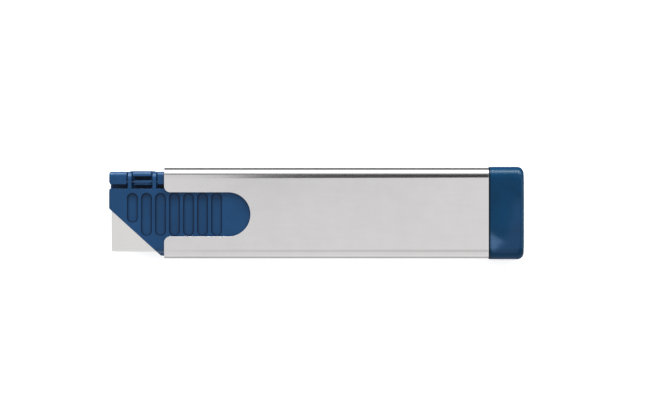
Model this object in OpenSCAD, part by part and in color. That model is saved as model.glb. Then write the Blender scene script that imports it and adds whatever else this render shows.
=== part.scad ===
// Flat safety knife: a steel sleeve with thumb slots, a spring-returned blade carrier and an end cap.
// It lies on a broad side. +X points to the end cap, +Y to the hinge edge and +Z up through the
// thickness. The origin is under the middle of the whole knife, with the blade fully out.
// Every piece is drawn about the middle plane of the thickness, and lift() raises it into place.

/* [Sleeve] */
// Length of the steel sleeve
sleeve_l = 86.2; // [84:0.1:92]
// Height of the broad side
sleeve_h = 24; // [23.5:0.1:25]
// Thickness from broad side to broad side
sleeve_t = 9; // [8.8:0.1:9.6]
// Sheet thickness
wall = 0.55; // [0.5:0.05:0.8]
// Outside radius along the long edges
edge_r = 2.8; // [2.4:0.1:3]

/* [Thumb slot] */
// Width of the slot
slot_w = 11.7; // [11:0.1:12]
// Length from the mouth to the round end
slot_l = 22.9; // [20:0.1:24]
// Radius of the two corners at the mouth
mouth_r = 1.6; // [1:0.1:2]
// How far the slot sits towards the cutting edge
slot_drop = 0.35; // [0:0.05:0.4]

/* [Blade carrier] */
// How far the nose stands out of the sleeve
nose_out = 14.6; // [13.5:0.1:15]
// Travel from blade out to blade in
travel = 15; // [15:0.1:16]
// Length of the hinged shells
shell_l = 43; // [42:0.5:45]
// Gap to the sleeve all round
slide_gap = 0.1; // [0.1:0.05:0.2]
// Height of the shells' upright front edge
nose_edge = 5.25; // [5:0.05:5.5]
// Angle of the slanted nose below that edge, from the long axis
nose_angle = 42.3; // [41:0.1:43]

/* [Grip pockets] */
// Number of pockets in a side
pocket_n = 7; // [5:1:7]
// Width of a pocket
pocket_w = 2.85; // [2.2:0.05:2.9]
// Distance from one pocket to the next
pocket_pitch = 3.72; // [3.6:0.01:3.8]
// Depth of a pocket
pocket_depth = 0.6; // [0.3:0.05:0.7]

/* [Blade] */
// Length of the blade
blade_l = 38; // [37:0.5:38]
// Width across its two cutting edges
blade_h = 16.4; // [16:0.1:16.5]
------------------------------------
** Short task **
Return the lines above precisely as they appear, beginning at the first line and ending at the line with "edge_r = 2.8; // [2.4:0.1:3]", and nothing after it.

** Output for this exercise **
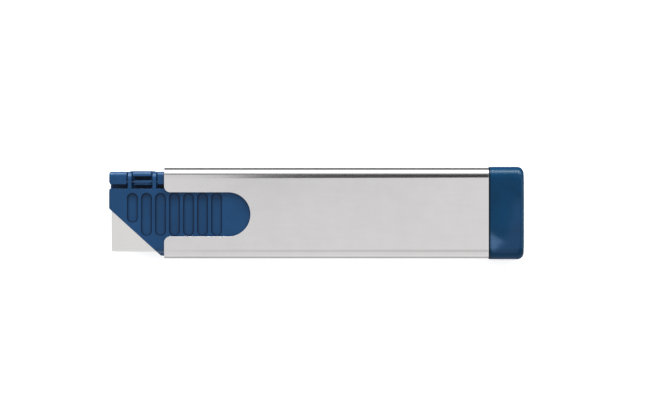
Model this object in OpenSCAD, part by part and in color. That model is saved as model.glb. Then write the Blender scene script that imports it and adds whatever else this render shows.
=== part.scad ===
// Flat safety knife: a steel sleeve with thumb slots, a spring-returned blade carrier and an end cap.
// It lies on a broad side. +X points to the end cap, +Y to the hinge edge and +Z up through the
// thickness. The origin is under the middle of the whole knife, with the blade fully out.
// Every piece is drawn about the middle plane of the thickness, and lift() raises it into place.

/* [Sleeve] */
// Length of the steel sleeve
sleeve_l = 86.2; // [84:0.1:92]
// Height of the broad side
sleeve_h = 24; // [23.5:0.1:25]
// Thickness from broad side to broad side
sleeve_t = 9; // [8.8:0.1:9.6]
// Sheet thickness
wall = 0.55; // [0.5:0.05:0.8]
// Outside radius along the long edges
edge_r = 2.8; // [2.4:0.1:3]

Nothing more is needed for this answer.